Problèmes cruciaux pour la psychanalyse - 10/03/1965


Bien sûr, ceci ne fait que recouvrir des choses bien connues depuis longtemps, et je me suis dispensé de vous donner ici la première phrase du chapitre II du Tao tö King, 道德經 parce qu'aussi bien il aurait fallu que je commente chacun des caractères. Mais ces caractères sont tellement, pour quiconque peut se donner la peine d'en appréhender la référence, tellement significatifs, que l'on ne peut pas croire qu'il n'y ait pas quelque chose de la même veine logique dans ce qui est énoncé, en ce point originel pour une culture, autant que pour nous l'a pu être la pensée socratique de ce qu'il y a d'originel.

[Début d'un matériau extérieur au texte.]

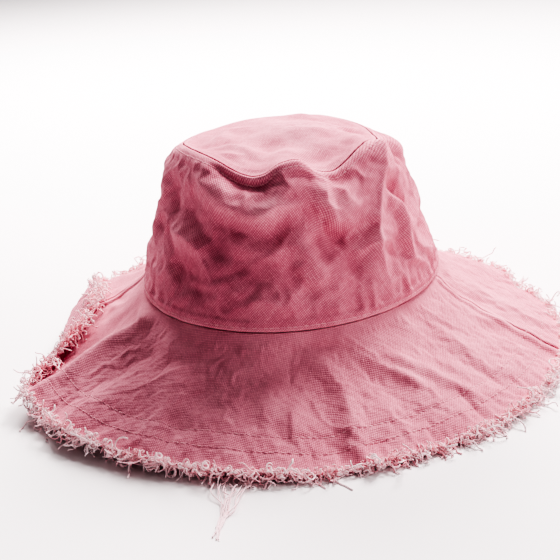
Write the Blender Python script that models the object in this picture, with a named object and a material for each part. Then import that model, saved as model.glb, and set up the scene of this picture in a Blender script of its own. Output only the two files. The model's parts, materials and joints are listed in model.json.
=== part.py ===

Que, pour tout ce qui est du ciel et de la terre, que tous - le terme universel est bien, bien isolé, posant la fonction de l'affirmative universelle comme telle - que tous sachent ce qu'il en est du beau, alors c'est de cela que naît la laideur.


Ce qui n'est pas pure vanité, de dire que, bien sûr, définir le bon, c'est du même coup définir le mal. Ce n'est pas une question de savoir ce qu'on distingue, en quelque sorte, c'est un nœud interne. Il ne s'agit pas de savoir ce qu'on distingue, en quelque sorte comme on distinguerait les eaux supérieures et les eaux inférieures dans une réalité confuse; ce n'est pas de ce qu'il soit vrai ou pas que les choses soient bonnes ou mauvaises qu'il s'agit - les choses sont - , c'est de dire ce qu'il en est du bien qui fait naître le mal; le fait, non pas que cela soit, non pas que l'ordre du langage vienne recouvrir la diversité du réel, c'est l'introduction du langage comme tel qui fait, non pas distinguer, constater, entériner, mais qui fait surgir la traversée du mal, dans le champ du bien, la traversée du laid, dans le champ du beau.







天 下 皆 知 美 之 為 美 斯 惡 已

皆 知 善 之 為 善 斯 不 善 已

故 有 無 相 生 難 易 相 成

長 短 相 形 高 下 相 傾 

音 聲 相 和 前 後 相 隨

是 以 聖 人 處 無 為 之 事

行 不 言 之 教

萬 物 作 焉 而 不 辭

生 而 不 有 為 而 不 恃

功 成 而 弗 居

夫 唯 弗 居 是 以 不 去




Stanislas Julien (1842)

Dans le monde, lorsque tous les hommes ont su apprécier la beauté (morale), alors la laideur (du vice) a paru. Lorsque tous les hommes ont su apprécier le bien, alors le mal a paru. C'est pourquoi l'être et le non-être naissent l'un de l'autre.

Le difficile et le facile se produisent mutuellement.

Le long et le court se donnent mutuellement leur forme.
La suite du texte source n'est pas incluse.